The Strictly Stock division was put on hold as American automobile manufacturers were unable to produce family sedans quickly enough to keep up with post-World War II demand. The 1948 schedule featured 52 Modified dirt track races.
The sanctioning body hosted its first event at Daytona Beach on February 15, 1948. Red Byron beat Marshall Teague in the Modified division race. Byron won the 1948 national championship. Things had changed dramatically by 1949, and the Strictly Stock division was able to debut with a 20-mile (32 km) exhibition in February near Miami.
The first NASCAR "Strictly Stock" race ever was held at Charlotte Speedway, although this is not the same track as the Charlotte Motor Speedway that is a fixture on current NASCAR schedule. The race was held on June 19, 1949 and won by driver Jim Roper when Glenn Dunnaway was disqualified after the discovery of his altered rear springs.
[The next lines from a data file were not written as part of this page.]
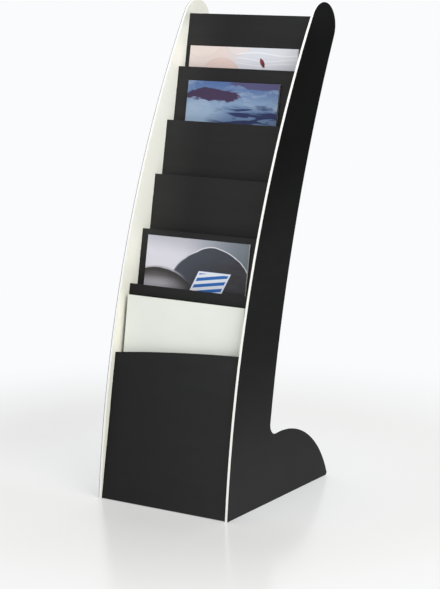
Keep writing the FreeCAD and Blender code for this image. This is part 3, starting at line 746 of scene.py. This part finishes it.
class HOLDER_OT_front_panel(bpy.types.Operator):
    """Builds the front panel with its curved top edge"""

    bl_idname = "holder.front_panel"
    bl_label = "Front Panel"

    def execute(self, context):
        mesh = evaluated_mesh("front_panel", merged_copy("front_panel"),
                              rounding=settings("board").edge_rounding)
        mesh.materials.append(material("black_panel"))
        mark_edges(mesh)
        show("front_board", mesh, "stand", "black_panel", "front_panel")
        return {"FINISHED"}


class HOLDER_OT_boards(bpy.types.Operator):
    """Builds the pocket panels, pocket floors, base board and rear rail, with their tabs"""

    bl_idname = "holder.boards"
    bl_label = "Panels and Floors"

    def execute(self, context):
        board = settings("board")
        one_tab, two_tabs = board_tree(1), board_tree(2)
        ends = [board.low_tab, board.high_tab]
        for node in sorted(frame["nodes"]):
            if node.startswith("pocket_panel") or node == "rear_rail":
                lean = PANEL_LEAN if node != "rear_rail" else 0.0
                place, size, thickness = upright_place(node, lean)
                start, turn = -size, -lean
            elif node.startswith("pocket_floor") or node == "base_board":
                lean = PANEL_LEAN if node != "base_board" else 0.0
                place, size, thickness = flat_place(node, lean)
                start, turn = 0.0, -math.pi / 2 - lean
            else:
                continue
            if node.startswith("pocket_floor"):
                tree, middles, tab = one_tab, [0.5], board.floor_tab * size
            elif node == "rear_rail":
                tree, middles, tab = one_tab, [0.5], board.rail_tab
            else:
                tree, middles, tab = two_tabs, ends, board.tab_length
            inputs = {"Half Width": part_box("right_inner_laminate")[0].x, "Tab Reach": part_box(node)[1].x,
                      "Start": start, "Length": size, "Thickness": thickness, "Tab Length": tab,
                      "Turn": turn, "Place": place, "Material": material("black_panel")}
            inputs |= {f"Tab {number} Middle": middle * size
                       for number, middle in enumerate(middles, start=1)}
            mesh = evaluated_mesh(node, bpy.data.meshes.new(node), tree, inputs, board.edge_rounding)
            mark_edges(mesh)
            show(f"{node}_board", mesh, "stand", "black_panel", node)
        return {"FINISHED"}


class HOLDER_OT_printed_matter(bpy.types.Operator):
    """Builds the three brochures and the folder: a folded cover and the sheets inside it"""

    bl_idname = "holder.printed_matter"
    bl_label = "Printed Matter"

    def execute(self, context):
        matter = settings("print")
        stack = page_tree()
        for body, slot, insides, sheet, margin in (
                ("square_brochure", "pale_cover", "pages", matter.cover_sheet, 0.0),
                ("booklet", "blue_cover", "pages", matter.cover_sheet, 0.0),
                ("tall_brochure", "grey_cover", "pages", matter.cover_sheet, 0.0),
                ("folder", "cream_card", "sheets", matter.card, matter.card_margin)):
            lean = FOLDER_LEAN if body == "folder" else PANEL_LEAN
            cover = f"{body}_cover"
            top, height, thickness = upright_place(cover, lean)
            low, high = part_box(cover)
            foot = top - Vector((0.0, math.sin(lean), math.cos(lean))) * height + Vector((low.x, 0.0, 0.0))
            width = high.x - low.x
            mesh = folded_sheet(cover, width, height, thickness, sheet, matter.fold_radius,
                                matter.curl if body != "folder" else matter.curl / 2)
            mesh.transform(Matrix.Translation(foot) @ Matrix.Rotation(-lean, 4, "X"))
            mesh.materials.append(material(slot))
            mesh.materials.append(material("page_paper" if body != "folder" else slot))
            show(f"{body}_folded_cover", mesh, body, slot, cover)
            depth = thickness - 2 * sheet
            spine = matter.fold_radius + matter.stray
            inputs = {"Left": spine, "Width": width - spine - margin,
                      "Height": height - margin, "Front": sheet, "Depth": depth,
                      "Sheets": round(depth / matter.page_pitch), "Stray": matter.stray, "Seed": matter.seed,
                      "Turn": -lean, "Place": foot,
                      "Material": material("page_paper" if body != "booklet" else "dark_paper")}
            pages = evaluated_mesh(f"{body}_{insides}", bpy.data.meshes.new(body), stack, inputs)
            show(f"{body}_stack", pages, body, "page_paper", f"{body}_{insides}")
        return {"FINISHED"}


class HOLDER_OT_studio(bpy.types.Operator):
    """Sets the floor, backdrop, lamps and camera"""

    bl_idname = "holder.studio"
    bl_label = "Studio"

    def execute(self, context):
        studio = settings("studio")
        self.make_floor(studio)
        self.make_world(studio)
        self.make_lamp("key_lamp", (2.8, -1.3, 2.0), aim=(0.0, 0.0, 0.4), size=2.6, power=studio.key_power)
        self.make_lamp("top_lamp", (0.0, -0.3, 4.0), aim=(0.0, 0.0, 0.0), size=4.0, power=studio.top_power)
        self.make_camera(studio)
        context.scene.view_settings.view_transform = "Standard"
        return {"FINISHED"}

    def make_floor(self, studio):
        """A plain floor that turns into the backdrop away from the holder. Near the holder a painted glow
        lightens its shadow, most beside and behind it.
        """
        mesh = bpy.data.meshes.new("floor")
        reach, drop = 30.0, 0.0002
        corners = ((-reach, -reach), (reach, -reach), (reach, reach), (-reach, reach))
        mesh.from_pydata([(x, y, -drop) for x, y in corners], [], [(0, 1, 2, 3)])
        floor = bpy.data.objects.new("floor", mesh)
        bpy.context.scene.collection.objects.link(floor)
        finish, tree, shader, place = new_material("floor", ior=1.45, roughness=0.20)
        cloud = noise(tree, place, 3.0)
        tint = blend(tree, cloud.step(0.2, 0.8), scaled(studio.floor_grey, 0.99), list(studio.floor_grey))
        tree.links.new(tint, shader.inputs["Base Color"])
        middle = (-0.05, 0.05, 0.0)
        away = Field(tree, add_node(tree, "ShaderNodeVectorMath", {0: place, 1: middle},
                                    operation="DISTANCE").outputs["Value"])
        depth = Field(tree, add_node(tree, "ShaderNodeSeparateXYZ", {0: place}).outputs[1])
        # Painted light: beside and behind the holder, nearly half of what the camera sees of the floor is
        # glow, which lightens the holder's shadow.
        near = (away.step(0.55, 0.20) * depth.step(-0.25, -0.09)).spread(0.12, 0.47)
        far = away.step(0.36, 0.92).spread(near, 1.0) * backdrop_seen(tree)
        glow = add_node(tree, "ShaderNodeEmission", {"Color": (*studio.backdrop, 1.0)}).outputs[0]
        mixed = add_node(tree, "ShaderNodeMixShader", {0: far, 1: shader.outputs[0], 2: glow}).outputs[0]
        tree.links.new(mixed, tree.nodes["Material Output"].inputs["Surface"])
        mesh.materials.append(finish)

    def make_world(self, studio):
        """Even light from all sides and more from the back left, behind a backdrop that lights nothing."""
        world = bpy.data.worlds.new("studio")
        world.use_nodes = True
        tree = world.node_tree
        even = tree.nodes["Background"]
        even.inputs["Color"].default_value = (1.0, 1.0, 1.0, 1.0)
        toward = add_node(tree, "ShaderNodeTexCoord").outputs["Generated"]
        back_left = (-0.74, 0.62, 0.26)
        behind = add_node(tree, "ShaderNodeVectorMath", {0: toward, 1: back_left},
                          operation="DOT_PRODUCT").outputs["Value"]
        strength = Field(tree, behind).step(0.1, 1.0) * studio.back_sky + studio.sky
        tree.links.new(strength.socket, even.inputs["Strength"])
        white = add_node(tree, "ShaderNodeBackground", {"Color": (*studio.backdrop, 1.0), "Strength": 1.0})
        mixed = add_node(tree, "ShaderNodeMixShader", {0: backdrop_seen(tree), 1: even.outputs[0],
                                                       2: white.outputs[0]}).outputs[0]
        tree.links.new(mixed, tree.nodes["World Output"].inputs["Surface"])
        bpy.context.scene.world = world

    def make_lamp(self, name, place, aim, size, power):
        data = bpy.data.lights.new(name, "AREA")
        data.shape, data.size, data.energy = "DISK", size, power
        lamp = bpy.data.objects.new(name, data)
        lamp.location = place
        lamp.rotation_euler = (Vector(aim) - lamp.location).to_track_quat("-Z", "Y").to_euler()
        bpy.context.scene.collection.objects.link(lamp)

    def make_camera(self, studio):
        data = bpy.data.cameras.new("camera")
        data.sensor_width, data.lens = 36.0, studio.lens
        camera = bpy.data.objects.new("camera", data)
        camera.location = studio.place
        camera.rotation_euler = Euler((math.pi / 2 - studio.elevation, 0.0, studio.azimuth))
        bpy.context.scene.collection.objects.link(camera)
        bpy.context.scene.camera = camera


class HOLDER_PT_panel(bpy.types.Panel):
    """Lists the holder's settings and its steps in the order in which they run"""

    bl_label = "Brochure Holder"
    bl_idname = "HOLDER_PT_panel"
    bl_space_type = "VIEW_3D"
    bl_region_type = "UI"
    bl_category = "Holder"

    def draw(self, context):
        for group in GROUPS:
            box = self.layout.box()
            part = getattr(context.scene, f"holder_{GROUPS[group]}")
            for name in group.__annotations__:
                box.prop(part, name)
        for step in OPERATORS:
            self.layout.operator(step.bl_idname)


GROUPS = {BoardSettings: "board", PrintSettings: "print", StudioSettings: "studio"}
OPERATORS = (HOLDER_OT_side_boards, HOLDER_OT_front_panel, HOLDER_OT_boards, HOLDER_OT_printed_matter,
             HOLDER_OT_studio)


def register():
    for group, part in GROUPS.items():
        bpy.utils.register_class(group)
        setattr(bpy.types.Scene, f"holder_{part}", PointerProperty(type=group))
    for kind in (*OPERATORS, HOLDER_PT_panel):
        bpy.utils.register_class(kind)


def unregister():
    for kind in (HOLDER_PT_panel, *reversed(OPERATORS)):
        bpy.utils.unregister_class(kind)
    for group, part in reversed(GROUPS.items()):
        delattr(bpy.types.Scene, f"holder_{part}")
        bpy.utils.unregister_class(group)


def main():
    register()
    for step in OPERATORS:
        area, name = step.bl_idname.split(".")
        getattr(getattr(bpy.ops, area), name)()


if __name__ == "__main__":
    main()
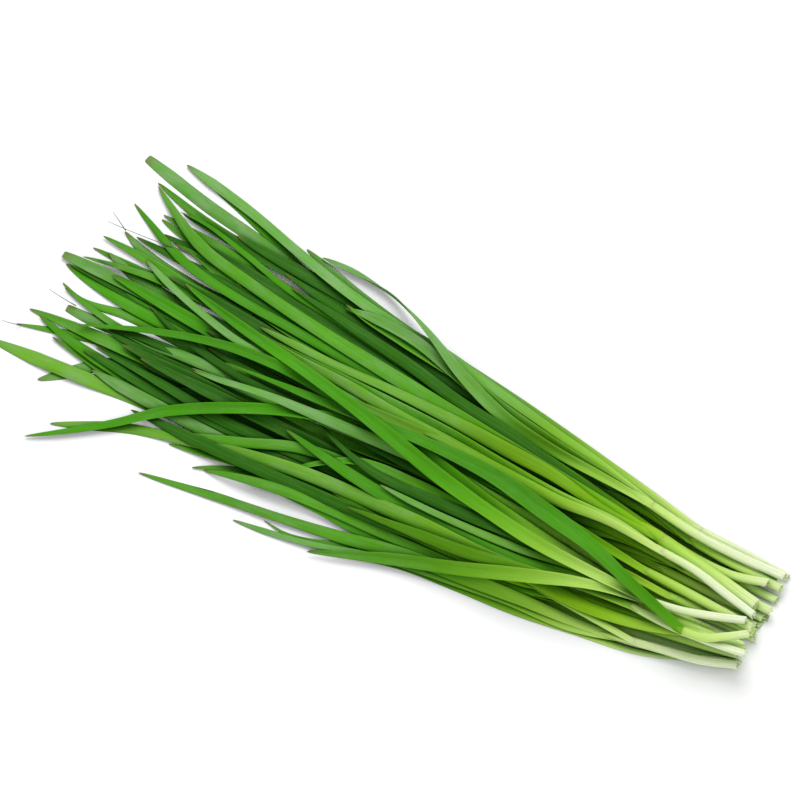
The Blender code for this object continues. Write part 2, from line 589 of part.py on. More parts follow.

In 1949 NASCAR changed the rules governing the cars: whereas in 1948 “modifieds”—cars varying in age and in the mechanical modifications made to them for the purpose of racing—were allowed to compete, from June 1949 only late-model (recently manufactured) stock cars were permitted. Races that year were called Strictly Stock races, and Red Byron became the series champion.
France changed the name of the series to Grand National in 1950, a name used until 1971, when the tobacco company R.J. Reynolds bought sponsorship rights to the series and renamed it the NASCAR Winston Cup Grand National Series, and in 1986 the Grand National was dropped and the series became NASCAR Winston Cup.
NASCAR’s rules required cars to resemble their stock counterparts in their dimensions and appearance, but car owners, drivers, and mechanics increasingly exploited those rules in their attempts to gain a competitive advantage. NASCAR was also responsible for mandating safety equipment in cars that, by 1970, had reached over 200 miles (320 km) per hour in nonrace conditions.